Objective: Begin at the first line and end at the line containing "import * as". Extract exactly those lines.

Collected data:
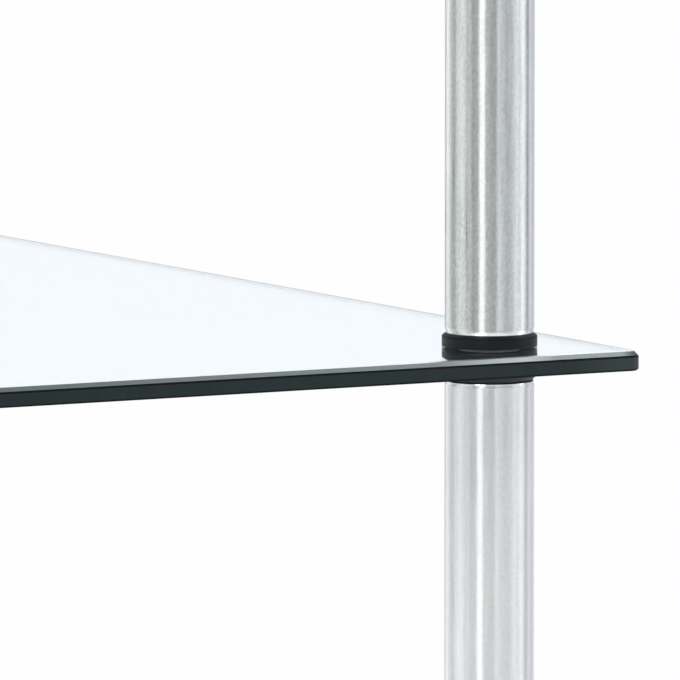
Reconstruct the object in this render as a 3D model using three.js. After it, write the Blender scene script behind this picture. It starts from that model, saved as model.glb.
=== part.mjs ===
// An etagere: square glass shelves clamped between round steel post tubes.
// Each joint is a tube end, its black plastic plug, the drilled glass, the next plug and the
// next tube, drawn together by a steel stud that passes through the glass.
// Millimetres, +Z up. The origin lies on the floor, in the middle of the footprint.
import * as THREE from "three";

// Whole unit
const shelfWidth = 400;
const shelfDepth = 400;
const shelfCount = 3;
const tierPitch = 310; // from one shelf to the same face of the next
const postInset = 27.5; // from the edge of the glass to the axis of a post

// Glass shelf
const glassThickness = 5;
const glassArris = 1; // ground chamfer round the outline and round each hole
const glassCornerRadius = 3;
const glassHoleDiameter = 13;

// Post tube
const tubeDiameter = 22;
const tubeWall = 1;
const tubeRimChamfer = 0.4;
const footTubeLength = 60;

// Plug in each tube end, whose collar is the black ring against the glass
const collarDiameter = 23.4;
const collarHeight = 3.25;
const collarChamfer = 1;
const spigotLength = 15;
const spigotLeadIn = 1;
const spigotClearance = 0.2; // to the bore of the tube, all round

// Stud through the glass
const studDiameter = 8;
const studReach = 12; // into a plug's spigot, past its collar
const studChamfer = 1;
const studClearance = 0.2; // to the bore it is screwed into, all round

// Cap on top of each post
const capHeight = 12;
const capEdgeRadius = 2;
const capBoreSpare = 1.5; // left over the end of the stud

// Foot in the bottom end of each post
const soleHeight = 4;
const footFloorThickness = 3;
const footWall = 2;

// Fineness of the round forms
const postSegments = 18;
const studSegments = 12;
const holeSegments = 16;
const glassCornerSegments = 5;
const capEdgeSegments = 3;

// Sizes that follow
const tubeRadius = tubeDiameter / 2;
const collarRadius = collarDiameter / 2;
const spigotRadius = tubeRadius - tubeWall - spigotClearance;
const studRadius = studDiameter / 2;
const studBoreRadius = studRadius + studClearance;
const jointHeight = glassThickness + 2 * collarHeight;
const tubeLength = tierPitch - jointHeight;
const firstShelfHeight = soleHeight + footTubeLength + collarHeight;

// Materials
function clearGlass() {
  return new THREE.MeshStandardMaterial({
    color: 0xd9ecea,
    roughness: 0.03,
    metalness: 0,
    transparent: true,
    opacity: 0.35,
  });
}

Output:
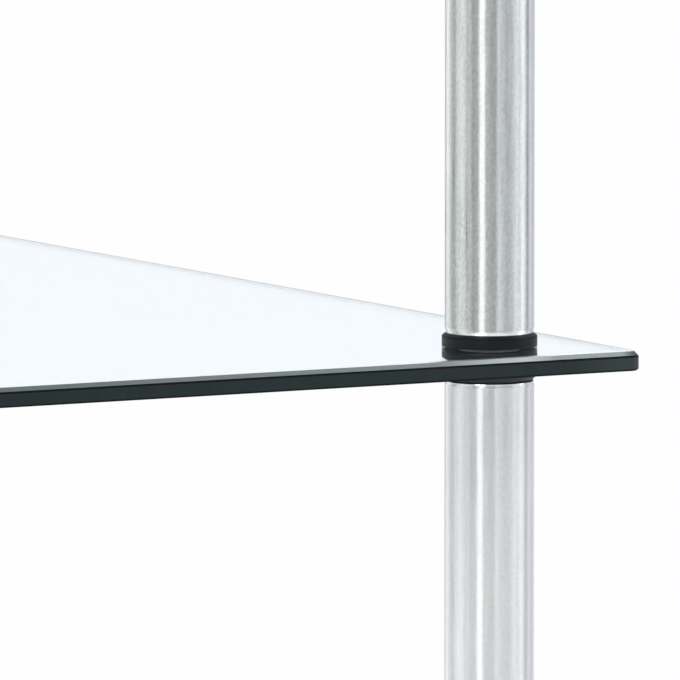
Reconstruct the object in this render as a 3D model using three.js. After it, write the Blender scene script behind this picture. It starts from that model, saved as model.glb.
=== part.mjs ===
// An etagere: square glass shelves clamped between round steel post tubes.
// Each joint is a tube end, its black plastic plug, the drilled glass, the next plug and the
// next tube, drawn together by a steel stud that passes through the glass.
// Millimetres, +Z up. The origin lies on the floor, in the middle of the footprint.
import * as THREE from "three";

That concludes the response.